For country star Hunter Hayes, home is Breaux Bridge, Louisiana. As a toddler, he performed in the little café steps away from our rental cabin. We ate breakfast where he played guitar years ago, where the wind still whispers between firmly rooted tree branches overlooking the lethargic bayou. Our hostess, Lisa, is proud of “our boy Hunter”. She’s just as excited for him as if he were her own son making his way through the music world.
The sentiment of tight-knit community here is unmistakable. During a jam session in the Joie de Vivre Café, residents danced, played, sang, and clapped along to Cajun music. In Breaux Bridge, it became obvious that our student group of thirteen was from out of town. Yet we were treated like members of the family; four in our group actually got to try out some of the instruments in the jam session, learning them as they played along. The love of these people for their unique culture, for their country, and for each other, is bubbly and contagious and gives us no choice but to walk out the door grinning from ear to ear.
Tim Gautreaux’s short story, “Floyd’s Girl”, highlights a particular instance where this sense of community drives a family across the state. Everyone in the area is distraught when Floyd’s daughter, Lizette, is taken to live with her mother in Texas. This anecdote impeccably describes what several characters think Lizette will miss out on if she leaves home in Louisiana. Mrs. Boudreaux thinks Lizette will be lost without her Catholic upbringing, T-Jean’s grandmère can’t imagine what Lizette will do without her home cooking, and her own uncle, Nonc René, worries about Lizette missing his music.
To these members of Lizette’s community, home is essential for Lizette to live a good life, and home is with all of them in Grand Crapaud. They all want what’s best for her, and going to Texas to be with her no-good mother is not what’s best. These people love her so much that they tore across town by car and by plane to get her back, to bring her home.
For my family, home is Newport Beach, California. My parents, my siblings, and I all went to the same high school, and even shared some of the same teachers. We grew up going to bonfires on the beach, and to Disneyland for birthdays. There’s no better feeling than taking the exit onto MacArthur Boulevard and seeing the Pacific Ocean stretching far beyond the streets ahead—that’s when I know I’m back where I belong.
But I’ve moved around a lot lately. I relocated to Paris, France to study abroad for my freshman year of college. After getting into USC, I moved to Los Angeles. In total, since August 2016 I have moved nine times, from apartment to apartment, eventually to my sorority house, and then back in with my mom and dad for the summer. Home is no longer just one place for me.
Home is around a dinner table with my parents, siblings, aunts and uncles, grandparents, and cousins, singing silly songs and joking about absolute nonsense, too full after a great meal to move.

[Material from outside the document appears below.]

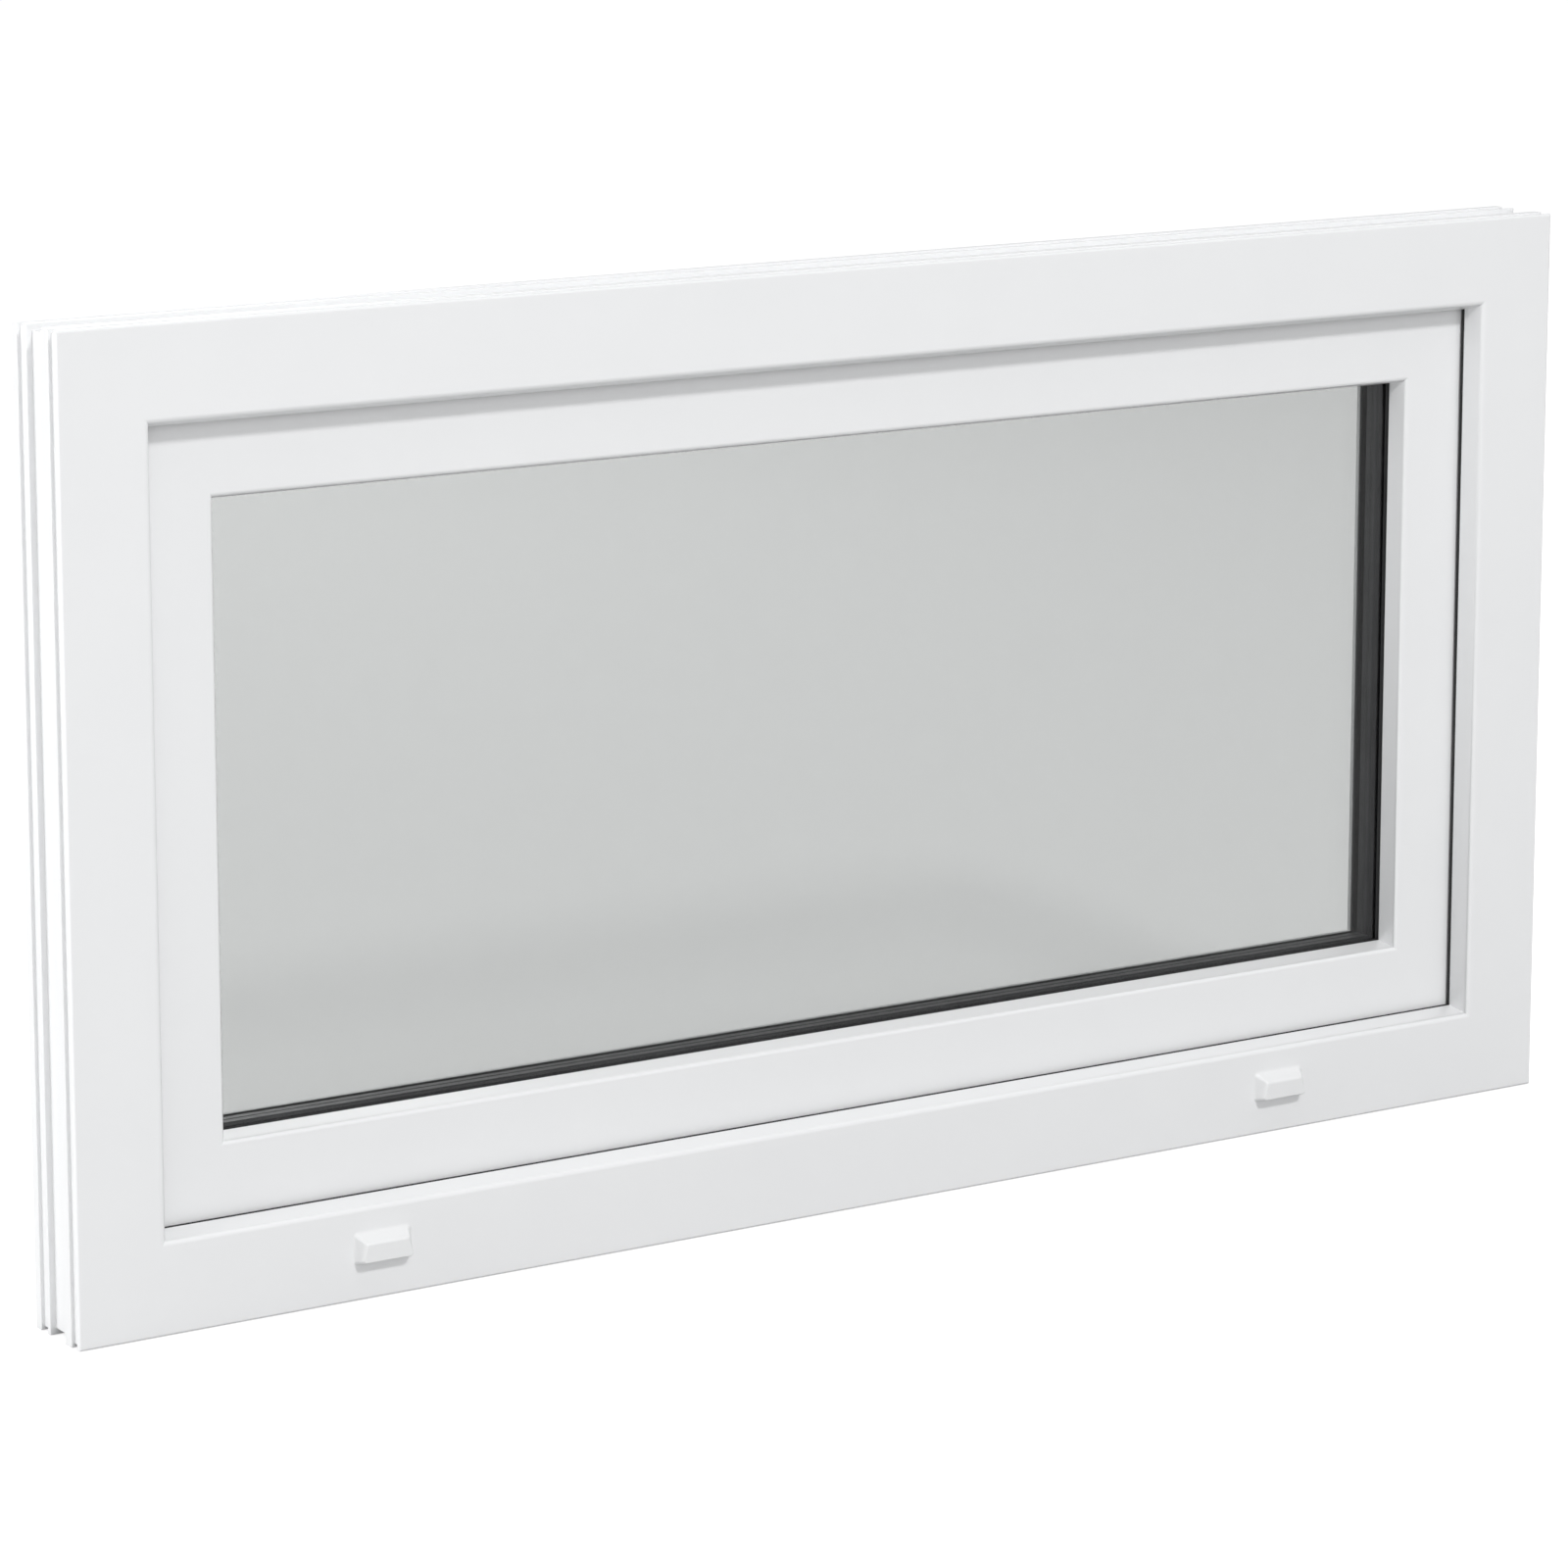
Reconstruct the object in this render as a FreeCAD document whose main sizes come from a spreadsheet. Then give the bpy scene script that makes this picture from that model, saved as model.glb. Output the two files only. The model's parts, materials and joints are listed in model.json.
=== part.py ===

Home is running into a bear hug from my boyfriend after a long day, warm and safe and happy.
Home is when I stay up far too late talking to my roommates about celebrities or Disney movies or deep life questions.
Home is asking a new friend to get lunch, and carpooling with old friends to get ice cream.
Home is wherever you are when you’re with people that love you for who you are, right now.
It’s not always easy to get there, however. Jefferson takes months to find out that he’d always been home, that his godmother and his friends had always loved him and always would. Lizette knows her home is with her family in Louisiana, and is so relieved when she’s safely back in the arms of her father. There have been times when I’ve forgotten where’s home, who’s home, and how to find my way there. Steffany Gretzinger’s song, “Out of Hiding”, beautifully captures that it’s a marathon to get back, singing, “Baby, you're almost home now / Please don't quit now / You're almost home to me”.
So often I get caught up worrying about the future. What happens after college? Should I go to grad school? Would I even get in? What job should I get, where should I live and work full-time, how many dogs should I adopt in my twenties, how often will I get to see my parents my siblings my old friends…?
I worry it won’t work out the way I’d planned, that people will leave me and places will get old and my sense of purpose will fizzle over time. That’s when I know I have to come home.
And as long as I continue to love people, and people continue to love me, home is never too far away.